Material provided |
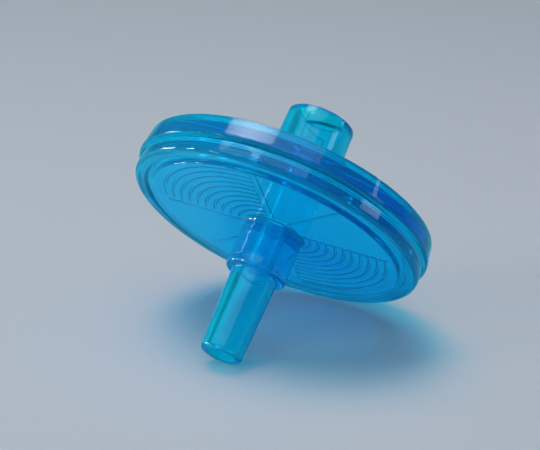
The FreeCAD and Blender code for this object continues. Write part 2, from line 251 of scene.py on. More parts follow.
@dataclass
class DrainPattern:
    """What the membrane lies on: curved grooves in two sectors, six straight channels, and a well.

    The grooves are cut to a share of the depth, the channels to all of it.
    """

    radius: float = 11.3
    well_radius: float = 2.3
    pitch: float = 0.84
    groove_width: float = 0.42
    depth: float = 0.25
    groove_share: float = 0.25
    sector_channel: float = 0.7
    cross_channel: float = 0.3
    sector: float = 90.0
    wall_lean: float = 0.05
    columns_per_degree: float = 1.0
    points_per_groove: int = 9

    def channels(self) -> list[tuple[float, float]]:
        """Lists the channels: one at each edge of a sector, and one half way between the sectors.

        Returns:
            Direction in degrees and width in millimetres of each channel.
        """
        half = self.sector / 2
        wide, narrow = self.sector_channel, self.cross_channel
        near_side = [(-half, wide), (half, wide), (90.0, narrow)]
        return near_side + [(angle + 180.0, width) for angle, width in near_side]

    def columns(self, radii: np.ndarray) -> tuple[np.ndarray, np.ndarray, np.ndarray]:
        """Angles of grid columns that run along the straight walls of the channels.

        A wall at a distance w from a channel's middle line stands at the angle asin(w / radius) from it. Six
        columns follow the top, the middle and the foot of a channel's two walls. The columns between two
        channels share out the angle that is left evenly.

        Args:
            radii: Radius of each row.

        Returns:
            Angles (rows, columns), and for each column how far it is cut as a channel and how far it is
            grooved, 0 to 1.
        """
        held = np.clip(radii, self.well_radius, self.radius)[:, None]
        lean = self.wall_lean * np.array((-1.0, 0.0, 1.0))
        channels = self.channels()
        middles = [math.radians(angle) for angle, _ in channels]
        walls = []
        for _, width in channels:
            offsets = np.concatenate((-width / 2 + lean, width / 2 + lean))
            walls.append(np.arcsin(offsets[None] / held))
        angles, channel, grooved = [], [], []
        for index, middle in enumerate(middles):
            last = index + 1 == len(middles)
            following = middles[0] + 2 * math.pi if last else middles[index + 1]
            steps = round(math.degrees(following - middle) * self.columns_per_degree)
            share = (np.arange(1, steps) / steps)[None]
            start = middle + walls[index][:, -1:]
            end = following + walls[(index + 1) % len(middles)][:, :1]
            angles += [middle + walls[index], start + (end - start) * share]
            channel += [np.array((0.0, 0.5, 1.0, 1.0, 0.5, 0.0)), np.zeros(steps - 1)]
            ribbed = 1.0 if index in (0, 3) else 0.0
            ribbed_before = 1.0 if index in (1, 4) else 0.0
            grooved += [np.array((ribbed_before, 0.5, 1.0, 1.0, 0.5, ribbed)), np.full(steps - 1, ribbed)]
        return np.concatenate(angles, axis=1), np.concatenate(channel), np.concatenate(grooved)

    def rows(self) -> tuple[np.ndarray, np.ndarray, np.ndarray]:
        """Rows from the well outwards. The grooves are cut in the shape of a soft wave.

        In a groove's own width, from u = 0 to u = 1, the cut is the groove share times sin(pi u) squared.

        Returns:
            Radius of each row, how far the grooves are cut there, and how far the channels are, 0 to 1.
        """
        count = 1 + math.floor((self.radius - self.well_radius - self.groove_width) / self.pitch)
        inner = self.radius - self.groove_width - self.pitch * np.arange(count)[::-1]
        share = np.linspace(0.0, 1.0, self.points_per_groove)
        radii = (inner[:, None] + self.groove_width * share[None]).ravel()
        cut = self.groove_share * np.tile(np.sin(math.pi * share) ** 2, count)
        channel = np.ones_like(cut)
        channel[-1] = 0.0
        first = self.well_radius + self.wall_lean
        return np.append(first, radii), np.append(0.0, cut), np.append(1.0, channel)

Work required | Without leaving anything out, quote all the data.

Output below |
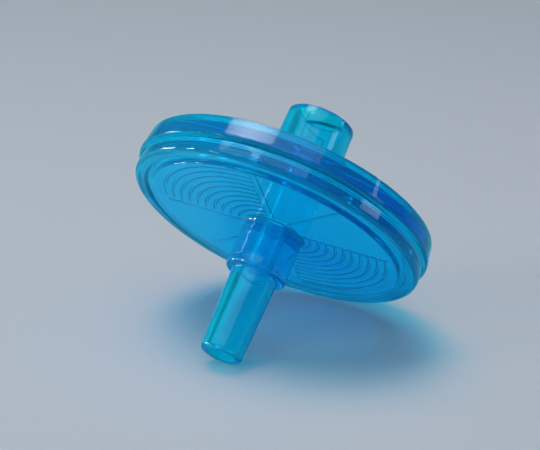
The FreeCAD and Blender code for this object continues. Write part 2, from line 251 of scene.py on. More parts follow.
@dataclass
class DrainPattern:
    """What the membrane lies on: curved grooves in two sectors, six straight channels, and a well.

    The grooves are cut to a share of the depth, the channels to all of it.
    """

    radius: float = 11.3
    well_radius: float = 2.3
    pitch: float = 0.84
    groove_width: float = 0.42
    depth: float = 0.25
    groove_share: float = 0.25
    sector_channel: float = 0.7
    cross_channel: float = 0.3
    sector: float = 90.0
    wall_lean: float = 0.05
    columns_per_degree: float = 1.0
    points_per_groove: int = 9

    def channels(self) -> list[tuple[float, float]]:
        """Lists the channels: one at each edge of a sector, and one half way between the sectors.

        Returns:
            Direction in degrees and width in millimetres of each channel.
        """
        half = self.sector / 2
        wide, narrow = self.sector_channel, self.cross_channel
        near_side = [(-half, wide), (half, wide), (90.0, narrow)]
        return near_side + [(angle + 180.0, width) for angle, width in near_side]

    def columns(self, radii: np.ndarray) -> tuple[np.ndarray, np.ndarray, np.ndarray]:
        """Angles of grid columns that run along the straight walls of the channels.

        A wall at a distance w from a channel's middle line stands at the angle asin(w / radius) from it. Six
        columns follow the top, the middle and the foot of a channel's two walls. The columns between two
        channels share out the angle that is left evenly.

        Args:
            radii: Radius of each row.

        Returns:
            Angles (rows, columns), and for each column how far it is cut as a channel and how far it is
            grooved, 0 to 1.
        """
        held = np.clip(radii, self.well_radius, self.radius)[:, None]
        lean = self.wall_lean * np.array((-1.0, 0.0, 1.0))
        channels = self.channels()
        middles = [math.radians(angle) for angle, _ in channels]
        walls = []
        for _, width in channels:
            offsets = np.concatenate((-width / 2 + lean, width / 2 + lean))
            walls.append(np.arcsin(offsets[None] / held))
        angles, channel, grooved = [], [], []
        for index, middle in enumerate(middles):
            last = index + 1 == len(middles)
            following = middles[0] + 2 * math.pi if last else middles[index + 1]
            steps = round(math.degrees(following - middle) * self.columns_per_degree)
            share = (np.arange(1, steps) / steps)[None]
            start = middle + walls[index][:, -1:]
            end = following + walls[(index + 1) % len(middles)][:, :1]
            angles += [middle + walls[index], start + (end - start) * share]
            channel += [np.array((0.0, 0.5, 1.0, 1.0, 0.5, 0.0)), np.zeros(steps - 1)]
            ribbed = 1.0 if index in (0, 3) else 0.0
            ribbed_before = 1.0 if index in (1, 4) else 0.0
            grooved += [np.array((ribbed_before, 0.5, 1.0, 1.0, 0.5, ribbed)), np.full(steps - 1, ribbed)]
        return np.concatenate(angles, axis=1), np.concatenate(channel), np.concatenate(grooved)

    def rows(self) -> tuple[np.ndarray, np.ndarray, np.ndarray]:
        """Rows from the well outwards. The grooves are cut in the shape of a soft wave.

        In a groove's own width, from u = 0 to u = 1, the cut is the groove share times sin(pi u) squared.

        Returns:
            Radius of each row, how far the grooves are cut there, and how far the channels are, 0 to 1.
        """
        count = 1 + math.floor((self.radius - self.well_radius - self.groove_width) / self.pitch)
        inner = self.radius - self.groove_width - self.pitch * np.arange(count)[::-1]
        share = np.linspace(0.0, 1.0, self.points_per_groove)
        radii = (inner[:, None] + self.groove_width * share[None]).ravel()
        cut = self.groove_share * np.tile(np.sin(math.pi * share) ** 2, count)
        channel = np.ones_like(cut)
        channel[-1] = 0.0
        first = self.well_radius + self.wall_lean
        return np.append(first, radii), np.append(0.0, cut), np.append(1.0, channel)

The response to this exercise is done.